Все это и естественно и поучительно для того, кто смотрит на жизнь как на сочетание противоположностей, взаимно уравновешивающих друг друга, или как на стихийную борьбу, в которой выживает ловкий и сильный, а слабый гибнет. Но если в той же самой стране, где узаконены подобные вещи, в воздухе стоит гул от трескучих фраз и славословий по адресу демократии, и если на всякого, кто осмелится изобличить спекулянта или выразить мнение, что такая демократия заражена пороками, присущими автократии, если на такого смельчака смотрят в этой стране как на врага, а то и как на "неугодного иностранца", то это - прошу прощения - чистейшее издевательство!
Мы часто с гордостью именуем себя нацией тружеников - в укор нашим европейским современникам. По установившемуся у нас взгляду, каждый уважающий себя человек должен непременно где-нибудь трудиться. С нескрываемым презрением смотрим мы на разгильдяя, который по утрам не спешит к себе в контору или на завод. Случается, правда, что наши столь усердные "работнички", с важным видом отправляющиеся в конторы, ровно ничего там не делают. И все же у нас широко утвердилось мнение, что долг перед обществом и перед нацией призывает американца проводить известное количество часов в деловой или фабричной части города, хотя бы он попросту протирал там кресло или поплевывал в потолок. Вот откуда столь характерное для наших городов зрелище толп, спешащих в контору или на фабрику - и обратно, домой.
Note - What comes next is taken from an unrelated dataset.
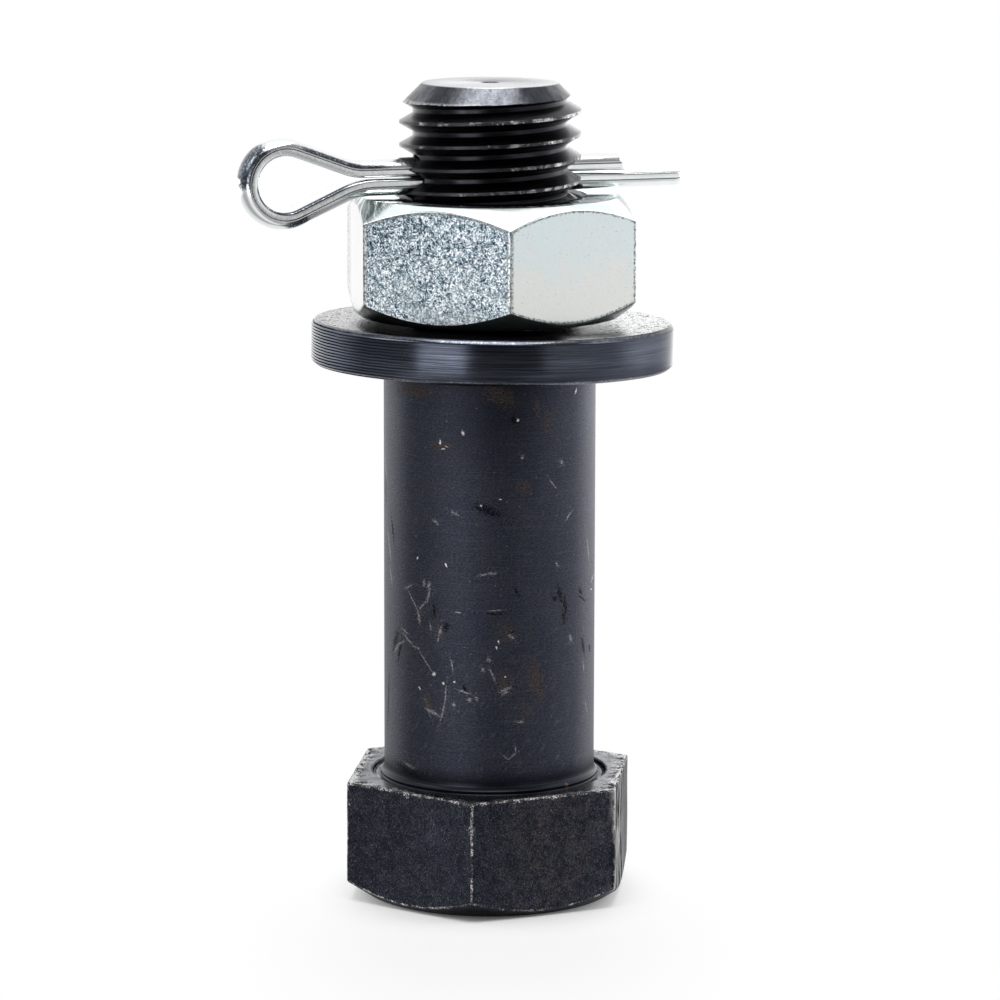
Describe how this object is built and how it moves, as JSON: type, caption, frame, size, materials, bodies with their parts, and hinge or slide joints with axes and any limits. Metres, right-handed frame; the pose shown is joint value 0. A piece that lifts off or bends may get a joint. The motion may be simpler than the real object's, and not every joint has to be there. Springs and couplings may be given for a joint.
{
  "type": "rod bolt",
  "caption": "Shouldered hex bolt with plain washer, hex nut and split pin, to clamp a rod or link on its ground shank.",
  "frame": {"origin": "centre of the head's end face, on which the bolt stands", "axes": "+Z along the bolt from the head to the threaded end, +X along the split pin towards its prongs"},
  "size_m": [0.0601, 0.0477, 0.1075],
  "materials": {
    "black_steel": "black oxide, forged flats, ground shank",
    "washer_steel": "black oxide with turning marks and bright worn edges",
    "zinc_nut": "zinc plated, one flat etched and speckled",
    "zinc_wire": "zinc plated drawn wire"
  },
  "bodies": {
    "root": {"bolt": "black_steel", "washer": "washer_steel", "hex_nut": "zinc_nut", "split_pin": "zinc_wire"}
  },
  "joints": []
}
Однако верно ли, что наши коммерческие достижения значительно превосходят успехи других наций? Что мы хотя бы сравнялись в этом отношении с другими нациями? Недавняя война показала, что как Англия, так и Германия выработали у себя куда более совершенные и эффективные методы торговли, чем те, что известны Америке. Таковы, например, кооперативные закупки, предпринятые Германией в общегерманском масштабе. Американец только глазами хлопал, когда убедился, с какой несравненной оперативностью и умением - не только в Германии, но даже в Англии - были мобилизованы все ресурсы - продовольствие, обмундирование, транспорт, люди - и предоставлены в распоряжение нации; он дивился умению обходиться сравнительно небольшими средствами и необычайной маневренностью, с какой потом всем этим распоряжалось государство.